Both artists have an impressive track record – Sarah is additionally established as a contemporary folk artist- and this is very much an equal collaboration. When their voices come together it’s gorgeous, and they really meld together well. However, whilst there’s a lot going on here on this album that demonstrates their considerable individual talents, it’s possibly a bit too clever for its own good, with the result that several tracks just leave the listener feeling really rather overwhelmed.

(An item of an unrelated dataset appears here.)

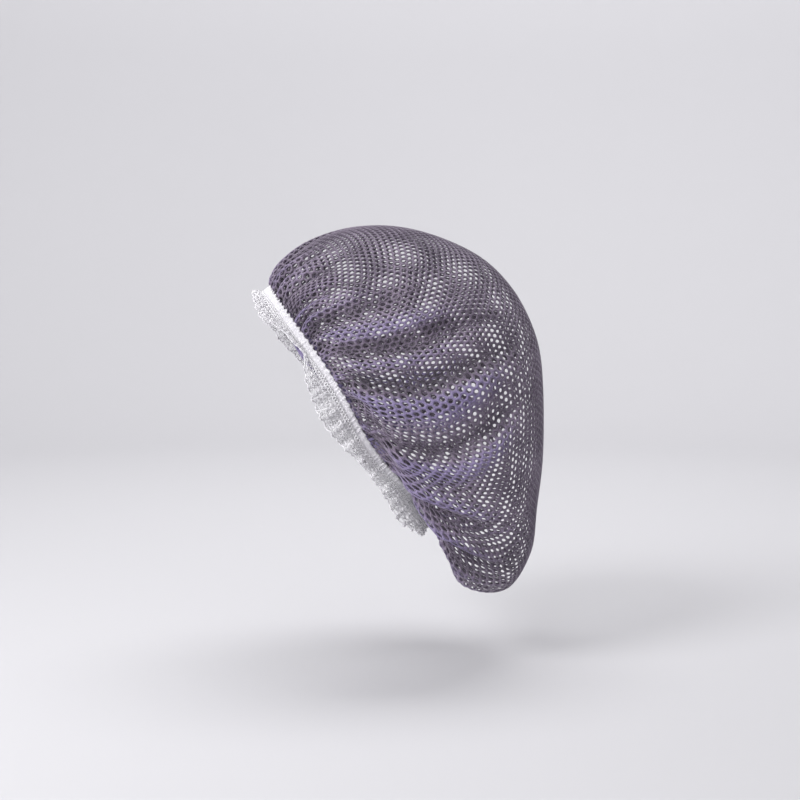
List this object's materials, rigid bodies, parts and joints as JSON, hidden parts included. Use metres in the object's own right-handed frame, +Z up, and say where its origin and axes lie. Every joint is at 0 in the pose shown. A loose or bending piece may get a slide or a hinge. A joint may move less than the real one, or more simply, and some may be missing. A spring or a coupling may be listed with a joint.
{
  "type": "hairnet",
  "caption": "Slouchy mesh hairnet: a pierced bag gathered onto a hem, with a gathered heading and a scalloped lace frill round the face opening, hanging low at the nape.",
  "frame": {"origin": "the inside of the crown, where the net rests on the top of the head", "axes": "+Z up as worn, -Y towards the face, +X towards the wearer's left"},
  "size_m": [0.1879, 0.2249, 0.2838],
  "materials": {
    "purple_net": "matt knitted mesh, muted purple",
    "purple_hem": "matt knitted hem, muted purple",
    "white_heading": "matt gathered white tape",
    "white_lace": "sheer white lace"
  },
  "bodies": {
    "root": {"net_bag": "purple_net", "hem_casing": "purple_hem", "heading_band": "white_heading", "lace_ruffle": "white_lace"}
  },
  "joints": []
}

The album really does not get off to a good start. Opener ‘Enough To Notice‘ sounds a bit sickly sweet, and the idea of ‘Water Cooler‘ – that of an inept office romance- is interesting enough as a concept, but the reality is that there is so much going on that it’s really rather distracting. ‘Clarion Call‘ aims to sound like Fairport Convention (an aim that no artist should ever be criticised for, admittedly) but doesn’t quite get there.

On the other hand, ‘Springburn‘ is a success because it’s shorn of too much cleverness, and the end result is absolutely lovely, pretty much as stripped down as this album gets. Album closer ‘Kabuki‘ manages to combine the duo’s experimental tendencies and to produce something as equally gorgeous.

There’s a lot going on here, rather too much to deal with (thankfully, it’s not a long album). Perhaps three or four tracks would hang together well to make up a pretty decent EP. Instead of which, we are presented with a series of ideas that obscure the songs underneath. Yes, it’s well produced, but that really isn’t enough to make a decent album. Frustratingly, even repeated plays do not start to illuminate the album, as if to make it something worth persevering with, but instead, leave it as something that listened to as a whole make it more of an endurance test.
There’s no doubt that Messrs Brewis and Hayes are talented songwriters with a desire to experiment. But on the evidence here, at the risk of sounding harsh, the tendency is to say ‘don’t give up the day jobs.’ Alternatively, develop the ideas more carefully next time.

You Tell Me is released on Memphis Industries on January 11.